At this point, the mercurial Metzen is the only person who has a chance at saving the WoW franchise from the abyss of oblivion. After all, he is the J.R.R. Tolkien of Azeroth. Metzen needs to get in there, pound his fist on the table, bust some heads, and start fighting for the world he created. I hope he digs deep into his soul, mans up, embraces his inner warrior, and finds the courage to return WoW to a golden era of honor, glory, and breathtaking splendor that all of us experienced from 2004-2007. If anyone has the gravitas to pull this off, it’s him.
–Wolfshead
This shows that more than one good ingredient is necessary to make a great cocktail.
1 Metzen + how many parts DIE rainbow warriors, no idea, I doubt the result will be good. They do not understand Metzen. He might not like them much either.
“He may well be afraid that if he mentions anything controversial, he’ll get demonetized on YouTube (…)”

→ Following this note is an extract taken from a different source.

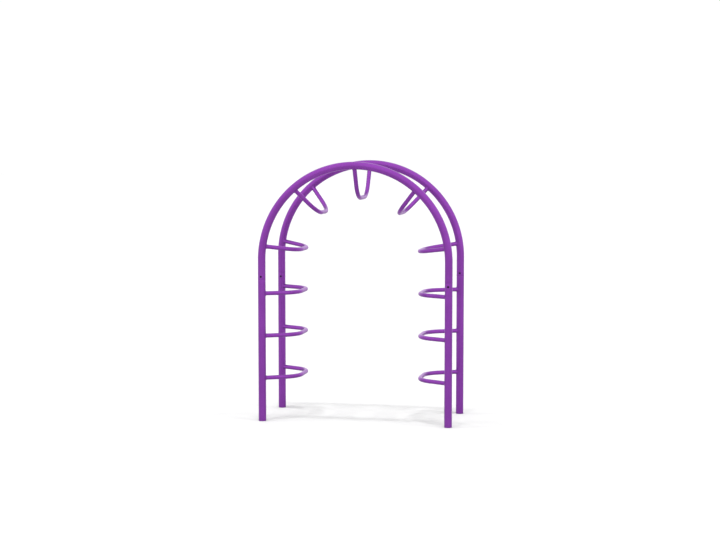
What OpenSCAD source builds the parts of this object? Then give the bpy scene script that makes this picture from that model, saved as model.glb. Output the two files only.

That’s likely the reason. Demonetization is the cancel culture flavor of YouTube.
“Daddy’s home and now they have to behave.”
I am afraid they might rather “cancel” Metzen by messing up intentionally, not getting what he wants. WoW needs him, but if his minions don’t want to follow him, there is little he can do. I seriously doubt he can fire all wokies in the studio or even just one of them.
He is missing his congenial co-workers that bring his vision to life. I very much liked the often criticized Warlords of Draenor. That was at least the old WoW lore, Draenor as it was before it became shattered Outland. I re-joined late and it was a very good experience, I also played through Legion, which was also very nice. But it also ended the original WoW storyline with Gul’dan and the whole related Burning Legion etc. arc, including killing the king and replacing him with a wokeful young king, the enemy becoming instead Sylvanas as Queen turned from determined to batshit angry banshee.
Guess what, I played the Beta of Battle for Azeroth and… it all felt wrong. Didn’t play BfA or Shadowlands, or the later Dragonflight. I stopped WoW after WotLK, returned with Warlords of Draenor and stayed till the end of Legion. I have seen the parts of WoW I liked.
Blizzard is likely to go the way of Bioware. SOE lingers on as Daybreak split into so many dependent minor companies, they really succeeded in obfuscating…
The next big MMO or MMOish thing will come out of the blue. Diablo 4 seems to be doing very well, don’t ask me why, gamers are digging their own micro-transaction nightmare and design grave with D4.
I pity the gamers of today. They are fed the same sustenance as mushroom and are kept in a similar environment.